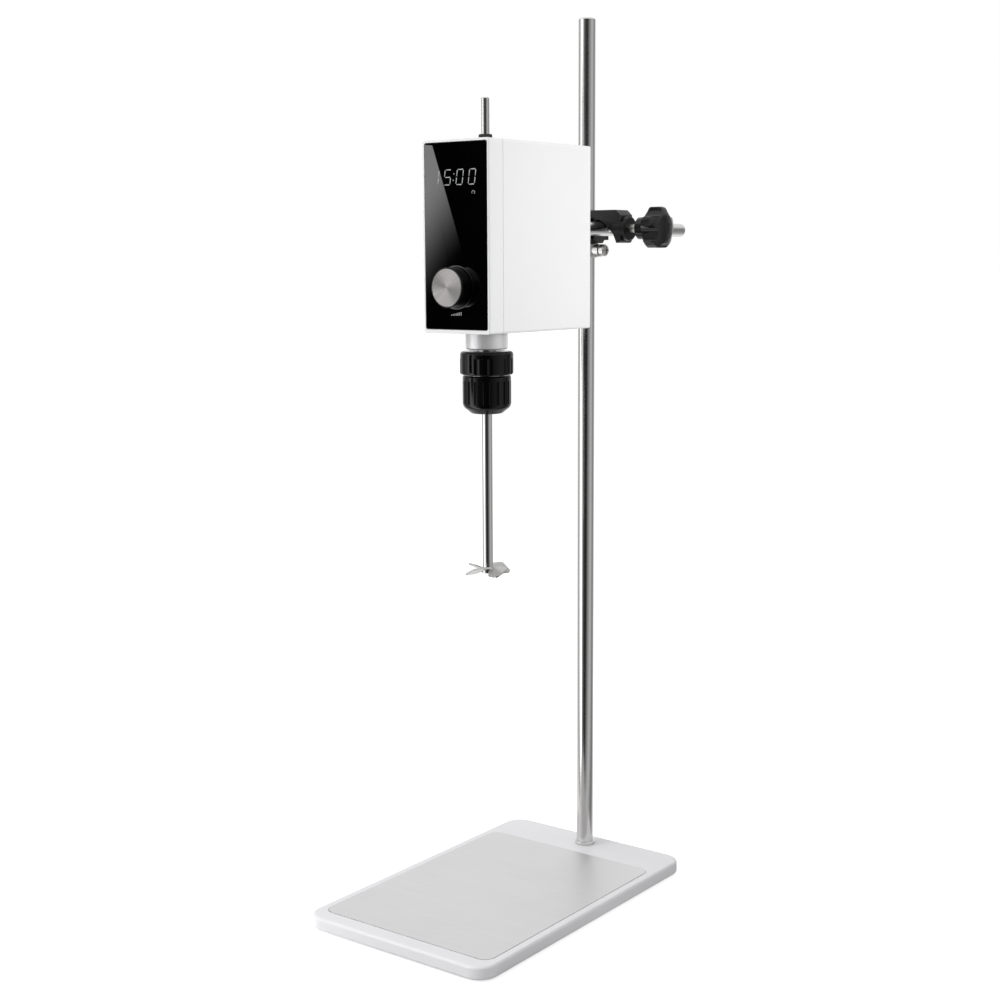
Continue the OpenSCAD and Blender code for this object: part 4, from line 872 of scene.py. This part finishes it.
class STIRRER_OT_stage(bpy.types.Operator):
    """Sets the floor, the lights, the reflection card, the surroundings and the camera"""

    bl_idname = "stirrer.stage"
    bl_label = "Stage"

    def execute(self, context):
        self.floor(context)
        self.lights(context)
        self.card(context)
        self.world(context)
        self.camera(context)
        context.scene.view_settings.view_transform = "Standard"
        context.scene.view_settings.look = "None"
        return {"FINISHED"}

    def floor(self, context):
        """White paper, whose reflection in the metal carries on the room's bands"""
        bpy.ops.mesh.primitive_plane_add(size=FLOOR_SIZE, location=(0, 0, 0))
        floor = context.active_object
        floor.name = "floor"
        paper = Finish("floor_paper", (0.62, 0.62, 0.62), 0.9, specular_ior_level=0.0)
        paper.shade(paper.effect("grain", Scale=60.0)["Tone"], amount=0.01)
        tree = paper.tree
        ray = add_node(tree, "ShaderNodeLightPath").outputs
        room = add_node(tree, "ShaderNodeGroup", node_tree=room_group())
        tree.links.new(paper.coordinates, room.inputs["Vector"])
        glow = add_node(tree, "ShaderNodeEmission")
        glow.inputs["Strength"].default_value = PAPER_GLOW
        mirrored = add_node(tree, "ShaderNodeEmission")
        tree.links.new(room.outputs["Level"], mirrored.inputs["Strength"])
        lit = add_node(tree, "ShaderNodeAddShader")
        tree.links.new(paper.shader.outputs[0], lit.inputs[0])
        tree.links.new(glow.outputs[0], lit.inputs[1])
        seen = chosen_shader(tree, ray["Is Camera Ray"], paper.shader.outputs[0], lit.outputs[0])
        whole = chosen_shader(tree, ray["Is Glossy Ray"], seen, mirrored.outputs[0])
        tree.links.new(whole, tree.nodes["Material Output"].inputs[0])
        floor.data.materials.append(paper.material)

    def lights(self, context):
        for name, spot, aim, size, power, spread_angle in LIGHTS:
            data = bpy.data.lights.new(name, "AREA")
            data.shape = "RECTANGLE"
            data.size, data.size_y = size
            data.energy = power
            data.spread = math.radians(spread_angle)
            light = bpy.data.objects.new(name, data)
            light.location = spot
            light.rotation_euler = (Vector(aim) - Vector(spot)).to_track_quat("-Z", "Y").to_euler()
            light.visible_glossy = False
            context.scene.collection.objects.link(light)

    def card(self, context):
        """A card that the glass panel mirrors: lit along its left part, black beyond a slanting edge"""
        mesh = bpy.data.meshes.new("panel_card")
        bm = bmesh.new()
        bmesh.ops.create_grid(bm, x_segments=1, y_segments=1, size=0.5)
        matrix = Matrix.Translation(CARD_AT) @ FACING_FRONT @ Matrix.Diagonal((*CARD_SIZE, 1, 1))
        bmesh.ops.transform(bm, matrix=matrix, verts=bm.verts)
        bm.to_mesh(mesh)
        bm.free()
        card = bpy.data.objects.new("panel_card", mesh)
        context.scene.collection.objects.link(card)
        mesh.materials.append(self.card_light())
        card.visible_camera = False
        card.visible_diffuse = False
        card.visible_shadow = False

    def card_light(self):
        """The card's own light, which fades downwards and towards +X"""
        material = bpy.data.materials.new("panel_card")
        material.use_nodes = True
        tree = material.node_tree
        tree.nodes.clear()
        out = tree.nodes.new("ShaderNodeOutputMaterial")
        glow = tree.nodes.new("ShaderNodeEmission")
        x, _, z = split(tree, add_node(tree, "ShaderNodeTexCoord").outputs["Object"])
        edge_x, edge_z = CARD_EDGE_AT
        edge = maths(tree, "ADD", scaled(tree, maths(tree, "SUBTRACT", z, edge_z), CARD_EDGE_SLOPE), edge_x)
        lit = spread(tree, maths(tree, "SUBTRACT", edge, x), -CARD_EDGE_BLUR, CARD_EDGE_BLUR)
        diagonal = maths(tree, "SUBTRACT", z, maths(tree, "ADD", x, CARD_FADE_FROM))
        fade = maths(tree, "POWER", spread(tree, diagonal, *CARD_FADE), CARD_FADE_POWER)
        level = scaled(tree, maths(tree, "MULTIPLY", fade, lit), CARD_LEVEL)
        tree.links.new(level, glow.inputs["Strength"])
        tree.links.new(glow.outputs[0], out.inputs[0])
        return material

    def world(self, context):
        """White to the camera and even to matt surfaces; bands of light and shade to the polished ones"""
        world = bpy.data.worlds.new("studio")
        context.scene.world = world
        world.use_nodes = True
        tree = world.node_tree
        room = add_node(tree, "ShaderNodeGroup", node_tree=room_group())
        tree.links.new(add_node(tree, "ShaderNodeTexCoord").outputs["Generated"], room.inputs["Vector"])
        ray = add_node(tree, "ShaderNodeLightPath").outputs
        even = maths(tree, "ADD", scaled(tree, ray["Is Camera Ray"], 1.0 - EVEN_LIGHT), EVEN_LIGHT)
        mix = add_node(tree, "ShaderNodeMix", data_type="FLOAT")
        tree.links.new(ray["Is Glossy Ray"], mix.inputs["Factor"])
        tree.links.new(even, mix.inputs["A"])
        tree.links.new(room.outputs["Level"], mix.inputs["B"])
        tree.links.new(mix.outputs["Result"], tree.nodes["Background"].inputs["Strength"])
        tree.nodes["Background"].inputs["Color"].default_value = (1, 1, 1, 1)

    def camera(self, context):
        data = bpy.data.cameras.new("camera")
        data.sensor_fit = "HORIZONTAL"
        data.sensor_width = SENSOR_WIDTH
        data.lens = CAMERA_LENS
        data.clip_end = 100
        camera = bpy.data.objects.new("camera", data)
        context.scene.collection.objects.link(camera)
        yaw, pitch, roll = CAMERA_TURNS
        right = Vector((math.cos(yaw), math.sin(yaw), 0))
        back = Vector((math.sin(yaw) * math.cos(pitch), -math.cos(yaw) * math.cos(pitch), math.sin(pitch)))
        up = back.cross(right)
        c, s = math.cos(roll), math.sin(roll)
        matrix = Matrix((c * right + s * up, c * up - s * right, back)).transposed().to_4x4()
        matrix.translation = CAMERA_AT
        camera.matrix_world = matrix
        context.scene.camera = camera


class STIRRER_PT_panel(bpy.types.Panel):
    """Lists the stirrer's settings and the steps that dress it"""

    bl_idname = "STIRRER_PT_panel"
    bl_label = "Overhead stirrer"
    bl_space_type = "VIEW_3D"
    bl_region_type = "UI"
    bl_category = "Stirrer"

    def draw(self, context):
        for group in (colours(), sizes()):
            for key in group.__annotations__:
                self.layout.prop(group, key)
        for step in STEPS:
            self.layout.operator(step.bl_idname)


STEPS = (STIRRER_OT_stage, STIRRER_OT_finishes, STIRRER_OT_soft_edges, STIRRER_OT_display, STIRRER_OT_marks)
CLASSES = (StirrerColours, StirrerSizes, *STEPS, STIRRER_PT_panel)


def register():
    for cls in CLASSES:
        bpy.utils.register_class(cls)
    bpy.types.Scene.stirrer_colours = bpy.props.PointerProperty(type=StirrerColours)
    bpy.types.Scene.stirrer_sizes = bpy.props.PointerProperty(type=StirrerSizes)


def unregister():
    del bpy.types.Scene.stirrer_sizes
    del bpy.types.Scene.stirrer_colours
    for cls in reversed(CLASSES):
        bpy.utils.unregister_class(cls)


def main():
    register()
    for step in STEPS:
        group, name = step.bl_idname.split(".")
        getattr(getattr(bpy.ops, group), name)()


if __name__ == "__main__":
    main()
====
* **SHORT PROBLEM**:
Reproduce the listing shown above in its entirety, exactly.

* **TASK ANSWER**:
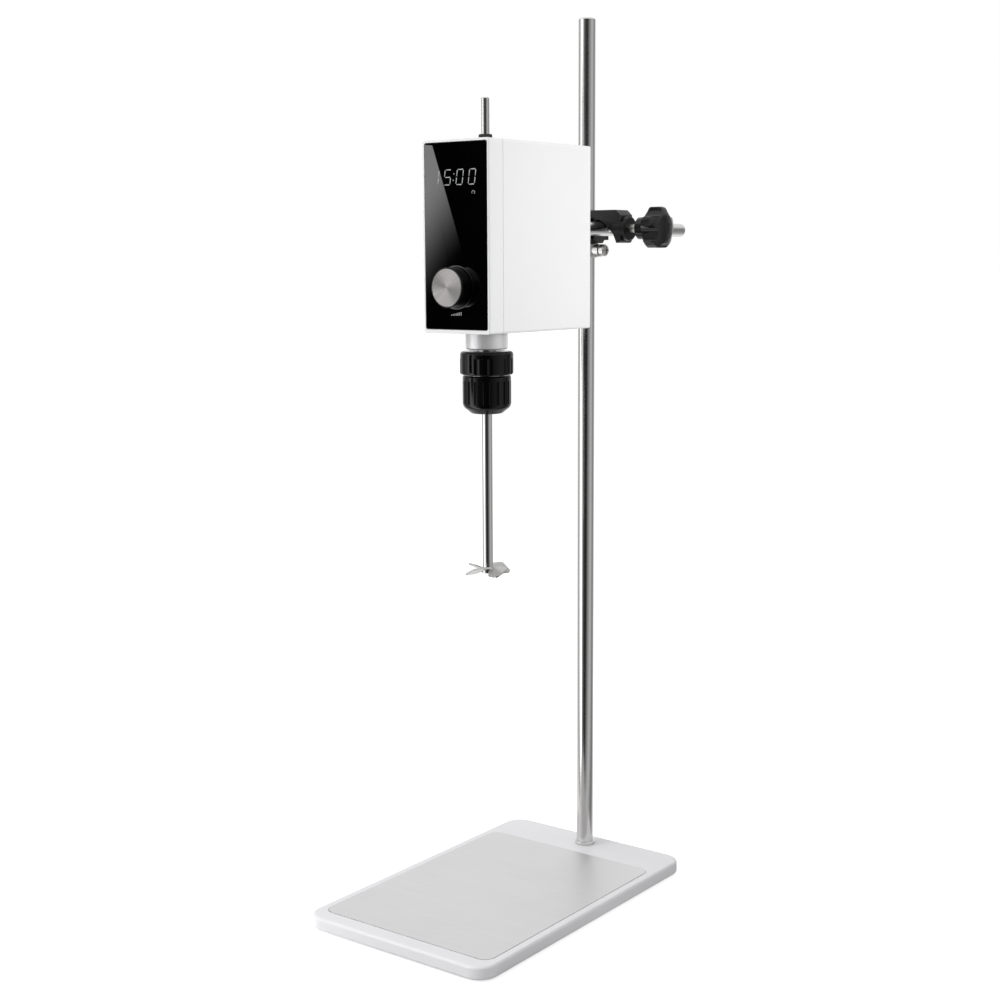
Continue the OpenSCAD and Blender code for this object: part 4, from line 872 of scene.py. This part finishes it.
class STIRRER_OT_stage(bpy.types.Operator):
    """Sets the floor, the lights, the reflection card, the surroundings and the camera"""

    bl_idname = "stirrer.stage"
    bl_label = "Stage"

    def execute(self, context):
        self.floor(context)
        self.lights(context)
        self.card(context)
        self.world(context)
        self.camera(context)
        context.scene.view_settings.view_transform = "Standard"
        context.scene.view_settings.look = "None"
        return {"FINISHED"}

    def floor(self, context):
        """White paper, whose reflection in the metal carries on the room's bands"""
        bpy.ops.mesh.primitive_plane_add(size=FLOOR_SIZE, location=(0, 0, 0))
        floor = context.active_object
        floor.name = "floor"
        paper = Finish("floor_paper", (0.62, 0.62, 0.62), 0.9, specular_ior_level=0.0)
        paper.shade(paper.effect("grain", Scale=60.0)["Tone"], amount=0.01)
        tree = paper.tree
        ray = add_node(tree, "ShaderNodeLightPath").outputs
        room = add_node(tree, "ShaderNodeGroup", node_tree=room_group())
        tree.links.new(paper.coordinates, room.inputs["Vector"])
        glow = add_node(tree, "ShaderNodeEmission")
        glow.inputs["Strength"].default_value = PAPER_GLOW
        mirrored = add_node(tree, "ShaderNodeEmission")
        tree.links.new(room.outputs["Level"], mirrored.inputs["Strength"])
        lit = add_node(tree, "ShaderNodeAddShader")
        tree.links.new(paper.shader.outputs[0], lit.inputs[0])
        tree.links.new(glow.outputs[0], lit.inputs[1])
        seen = chosen_shader(tree, ray["Is Camera Ray"], paper.shader.outputs[0], lit.outputs[0])
        whole = chosen_shader(tree, ray["Is Glossy Ray"], seen, mirrored.outputs[0])
        tree.links.new(whole, tree.nodes["Material Output"].inputs[0])
        floor.data.materials.append(paper.material)

    def lights(self, context):
        for name, spot, aim, size, power, spread_angle in LIGHTS:
            data = bpy.data.lights.new(name, "AREA")
            data.shape = "RECTANGLE"
            data.size, data.size_y = size
            data.energy = power
            data.spread = math.radians(spread_angle)
            light = bpy.data.objects.new(name, data)
            light.location = spot
            light.rotation_euler = (Vector(aim) - Vector(spot)).to_track_quat("-Z", "Y").to_euler()
            light.visible_glossy = False
            context.scene.collection.objects.link(light)

    def card(self, context):
        """A card that the glass panel mirrors: lit along its left part, black beyond a slanting edge"""
        mesh = bpy.data.meshes.new("panel_card")
        bm = bmesh.new()
        bmesh.ops.create_grid(bm, x_segments=1, y_segments=1, size=0.5)
        matrix = Matrix.Translation(CARD_AT) @ FACING_FRONT @ Matrix.Diagonal((*CARD_SIZE, 1, 1))
        bmesh.ops.transform(bm, matrix=matrix, verts=bm.verts)
        bm.to_mesh(mesh)
        bm.free()
        card = bpy.data.objects.new("panel_card", mesh)
        context.scene.collection.objects.link(card)
        mesh.materials.append(self.card_light())
        card.visible_camera = False
        card.visible_diffuse = False
        card.visible_shadow = False

    def card_light(self):
        """The card's own light, which fades downwards and towards +X"""
        material = bpy.data.materials.new("panel_card")
        material.use_nodes = True
        tree = material.node_tree
        tree.nodes.clear()
        out = tree.nodes.new("ShaderNodeOutputMaterial")
        glow = tree.nodes.new("ShaderNodeEmission")
        x, _, z = split(tree, add_node(tree, "ShaderNodeTexCoord").outputs["Object"])
        edge_x, edge_z = CARD_EDGE_AT
        edge = maths(tree, "ADD", scaled(tree, maths(tree, "SUBTRACT", z, edge_z), CARD_EDGE_SLOPE), edge_x)
        lit = spread(tree, maths(tree, "SUBTRACT", edge, x), -CARD_EDGE_BLUR, CARD_EDGE_BLUR)
        diagonal = maths(tree, "SUBTRACT", z, maths(tree, "ADD", x, CARD_FADE_FROM))
        fade = maths(tree, "POWER", spread(tree, diagonal, *CARD_FADE), CARD_FADE_POWER)
        level = scaled(tree, maths(tree, "MULTIPLY", fade, lit), CARD_LEVEL)
        tree.links.new(level, glow.inputs["Strength"])
        tree.links.new(glow.outputs[0], out.inputs[0])
        return material

    def world(self, context):
        """White to the camera and even to matt surfaces; bands of light and shade to the polished ones"""
        world = bpy.data.worlds.new("studio")
        context.scene.world = world
        world.use_nodes = True
        tree = world.node_tree
        room = add_node(tree, "ShaderNodeGroup", node_tree=room_group())
        tree.links.new(add_node(tree, "ShaderNodeTexCoord").outputs["Generated"], room.inputs["Vector"])
        ray = add_node(tree, "ShaderNodeLightPath").outputs
        even = maths(tree, "ADD", scaled(tree, ray["Is Camera Ray"], 1.0 - EVEN_LIGHT), EVEN_LIGHT)
        mix = add_node(tree, "ShaderNodeMix", data_type="FLOAT")
        tree.links.new(ray["Is Glossy Ray"], mix.inputs["Factor"])
        tree.links.new(even, mix.inputs["A"])
        tree.links.new(room.outputs["Level"], mix.inputs["B"])
        tree.links.new(mix.outputs["Result"], tree.nodes["Background"].inputs["Strength"])
        tree.nodes["Background"].inputs["Color"].default_value = (1, 1, 1, 1)

    def camera(self, context):
        data = bpy.data.cameras.new("camera")
        data.sensor_fit = "HORIZONTAL"
        data.sensor_width = SENSOR_WIDTH
        data.lens = CAMERA_LENS
        data.clip_end = 100
        camera = bpy.data.objects.new("camera", data)
        context.scene.collection.objects.link(camera)
        yaw, pitch, roll = CAMERA_TURNS
        right = Vector((math.cos(yaw), math.sin(yaw), 0))
        back = Vector((math.sin(yaw) * math.cos(pitch), -math.cos(yaw) * math.cos(pitch), math.sin(pitch)))
        up = back.cross(right)
        c, s = math.cos(roll), math.sin(roll)
        matrix = Matrix((c * right + s * up, c * up - s * right, back)).transposed().to_4x4()
        matrix.translation = CAMERA_AT
        camera.matrix_world = matrix
        context.scene.camera = camera


class STIRRER_PT_panel(bpy.types.Panel):
    """Lists the stirrer's settings and the steps that dress it"""

    bl_idname = "STIRRER_PT_panel"
    bl_label = "Overhead stirrer"
    bl_space_type = "VIEW_3D"
    bl_region_type = "UI"
    bl_category = "Stirrer"

    def draw(self, context):
        for group in (colours(), sizes()):
            for key in group.__annotations__:
                self.layout.prop(group, key)
        for step in STEPS:
            self.layout.operator(step.bl_idname)


STEPS = (STIRRER_OT_stage, STIRRER_OT_finishes, STIRRER_OT_soft_edges, STIRRER_OT_display, STIRRER_OT_marks)
CLASSES = (StirrerColours, StirrerSizes, *STEPS, STIRRER_PT_panel)


def register():
    for cls in CLASSES:
        bpy.utils.register_class(cls)
    bpy.types.Scene.stirrer_colours = bpy.props.PointerProperty(type=StirrerColours)
    bpy.types.Scene.stirrer_sizes = bpy.props.PointerProperty(type=StirrerSizes)


def unregister():
    del bpy.types.Scene.stirrer_sizes
    del bpy.types.Scene.stirrer_colours
    for cls in reversed(CLASSES):
        bpy.utils.unregister_class(cls)


def main():
    register()
    for step in STEPS:
        group, name = step.bl_idname.split(".")
        getattr(getattr(bpy.ops, group), name)()


if __name__ == "__main__":
    main()